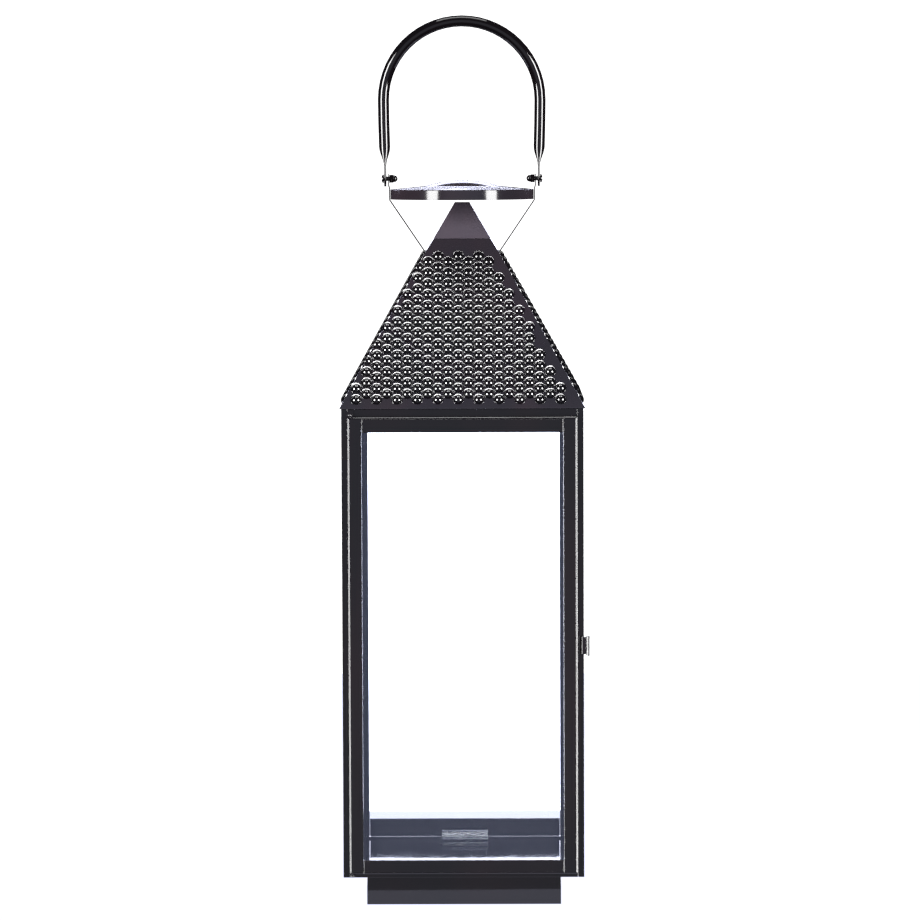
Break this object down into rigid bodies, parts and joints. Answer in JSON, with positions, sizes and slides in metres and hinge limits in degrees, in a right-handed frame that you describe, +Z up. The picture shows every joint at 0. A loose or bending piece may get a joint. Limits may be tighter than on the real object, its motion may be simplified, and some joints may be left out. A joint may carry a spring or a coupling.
{
  "type": "candle lantern",
  "caption": "Tall square glass lantern in gloss black metal with a hinged glass door, dimpled pyramid roof, round smoke cap and swinging bail handle.",
  "frame": {"origin": "middle of the plinth's underside, on the surface the lantern stands on", "axes": "+Z up, front with the door towards -Y, +X to the right of someone facing the door"},
  "size_m": [0.2168, 0.2179, 0.7782],
  "materials": {
    "black_lacquer": "high gloss black lacquer",
    "clear_glass": "clear polished float glass",
    "bright_steel": "plain bright steel"
  },
  "bodies": {
    "root": {"back_bottom_rail": "black_lacquer", "back_clip": "bright_steel", "back_glass": "clear_glass", "back_stile_a": "black_lacquer", "back_stile_b": "black_lacquer", "back_top_rail": "black_lacquer", "base_plinth": "black_lacquer", "cap_strap_left": "black_lacquer", "cap_strap_right": "black_lacquer", "chimney_cap": "black_lacquer", "corner_post_back_left": "black_lacquer", "corner_post_back_right": "black_lacquer", "corner_post_front_left": "black_lacquer", "corner_post_front_right": "black_lacquer", "floor_pan": "black_lacquer", "hinge_bracket_lower": "black_lacquer", "hinge_bracket_upper": "black_lacquer", "hinge_pin_lower": "black_lacquer", "hinge_pin_upper": "black_lacquer", "left_bottom_rail": "black_lacquer", "left_glass": "clear_glass", "left_stile_a": "black_lacquer", "left_stile_b": "black_lacquer", "left_top_rail": "black_lacquer", "pivot_nut_left": "black_lacquer", "pivot_nut_right": "black_lacquer", "pivot_screw_left": "black_lacquer", "pivot_screw_right": "black_lacquer", "right_bottom_rail": "black_lacquer", "right_glass": "clear_glass", "right_stile_a": "black_lacquer", "right_stile_b": "black_lacquer", "right_top_rail": "black_lacquer", "roof_shell": "black_lacquer", "smoke_cap": "black_lacquer", "top_frame": "black_lacquer"},
    "door": {"door_bottom_rail": "black_lacquer", "door_glass": "clear_glass", "door_hinge_stile": "black_lacquer", "door_latch_stile": "black_lacquer", "door_pull": "black_lacquer", "door_top_rail": "black_lacquer"},
    "handle": {"handle_bail": "black_lacquer"}
  },
  "joints": [
    {"name": "door_hinge", "type": "hinge", "parent": "root", "child": "door", "pos_m": [-0.0972, -0.1089, 0.2304], "axis": [0, 0, -1], "range_deg": [0, 170]},
    {"name": "handle_pivot", "type": "hinge", "parent": "root", "child": "handle", "pos_m": [0, 0, 0.6343], "axis": [1, 0, 0], "range_deg": [-147, 147]}
  ]
}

_ _ _ _ _ _ _

• Set task: All of the data must be returned exactly.

• Result of the task:
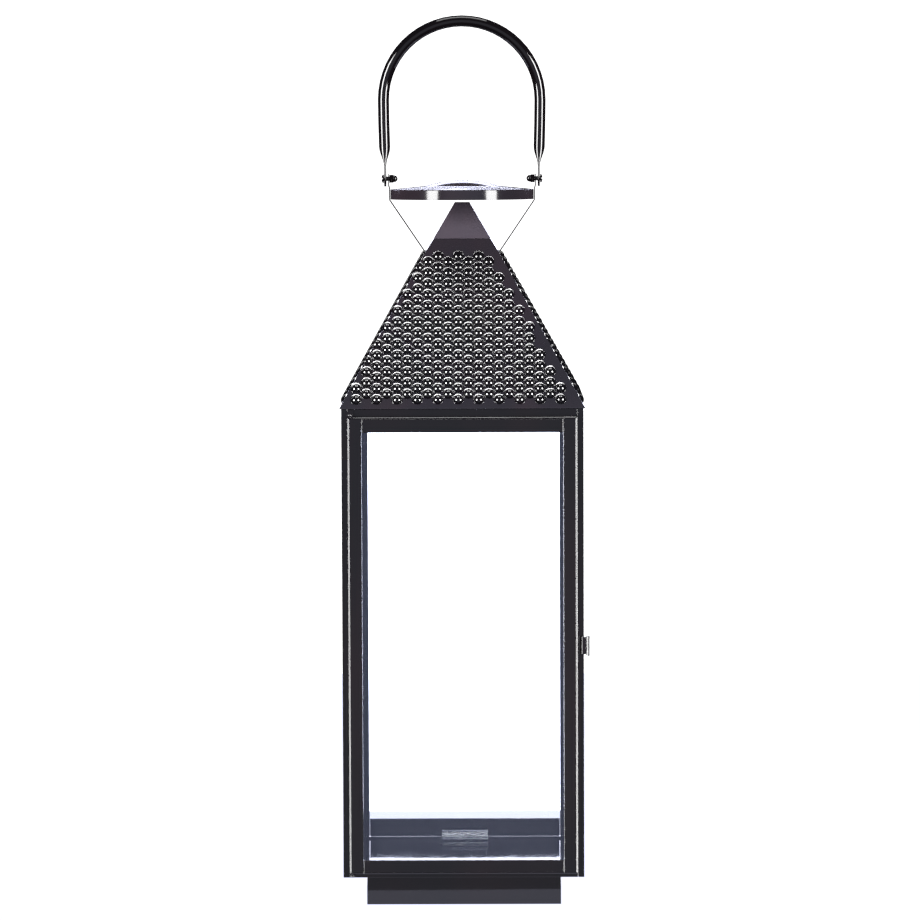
Break this object down into rigid bodies, parts and joints. Answer in JSON, with positions, sizes and slides in metres and hinge limits in degrees, in a right-handed frame that you describe, +Z up. The picture shows every joint at 0. A loose or bending piece may get a joint. Limits may be tighter than on the real object, its motion may be simplified, and some joints may be left out. A joint may carry a spring or a coupling.
{
  "type": "candle lantern",
  "caption": "Tall square glass lantern in gloss black metal with a hinged glass door, dimpled pyramid roof, round smoke cap and swinging bail handle.",
  "frame": {"origin": "middle of the plinth's underside, on the surface the lantern stands on", "axes": "+Z up, front with the door towards -Y, +X to the right of someone facing the door"},
  "size_m": [0.2168, 0.2179, 0.7782],
  "materials": {
    "black_lacquer": "high gloss black lacquer",
    "clear_glass": "clear polished float glass",
    "bright_steel": "plain bright steel"
  },
  "bodies": {
    "root": {"back_bottom_rail": "black_lacquer", "back_clip": "bright_steel", "back_glass": "clear_glass", "back_stile_a": "black_lacquer", "back_stile_b": "black_lacquer", "back_top_rail": "black_lacquer", "base_plinth": "black_lacquer", "cap_strap_left": "black_lacquer", "cap_strap_right": "black_lacquer", "chimney_cap": "black_lacquer", "corner_post_back_left": "black_lacquer", "corner_post_back_right": "black_lacquer", "corner_post_front_left": "black_lacquer", "corner_post_front_right": "black_lacquer", "floor_pan": "black_lacquer", "hinge_bracket_lower": "black_lacquer", "hinge_bracket_upper": "black_lacquer", "hinge_pin_lower": "black_lacquer", "hinge_pin_upper": "black_lacquer", "left_bottom_rail": "black_lacquer", "left_glass": "clear_glass", "left_stile_a": "black_lacquer", "left_stile_b": "black_lacquer", "left_top_rail": "black_lacquer", "pivot_nut_left": "black_lacquer", "pivot_nut_right": "black_lacquer", "pivot_screw_left": "black_lacquer", "pivot_screw_right": "black_lacquer", "right_bottom_rail": "black_lacquer", "right_glass": "clear_glass", "right_stile_a": "black_lacquer", "right_stile_b": "black_lacquer", "right_top_rail": "black_lacquer", "roof_shell": "black_lacquer", "smoke_cap": "black_lacquer", "top_frame": "black_lacquer"},
    "door": {"door_bottom_rail": "black_lacquer", "door_glass": "clear_glass", "door_hinge_stile": "black_lacquer", "door_latch_stile": "black_lacquer", "door_pull": "black_lacquer", "door_top_rail": "black_lacquer"},
    "handle": {"handle_bail": "black_lacquer"}
  },
  "joints": [
    {"name": "door_hinge", "type": "hinge", "parent": "root", "child": "door", "pos_m": [-0.0972, -0.1089, 0.2304], "axis": [0, 0, -1], "range_deg": [0, 170]},
    {"name": "handle_pivot", "type": "hinge", "parent": "root", "child": "handle", "pos_m": [0, 0, 0.6343], "axis": [1, 0, 0], "range_deg": [-147, 147]}
  ]
}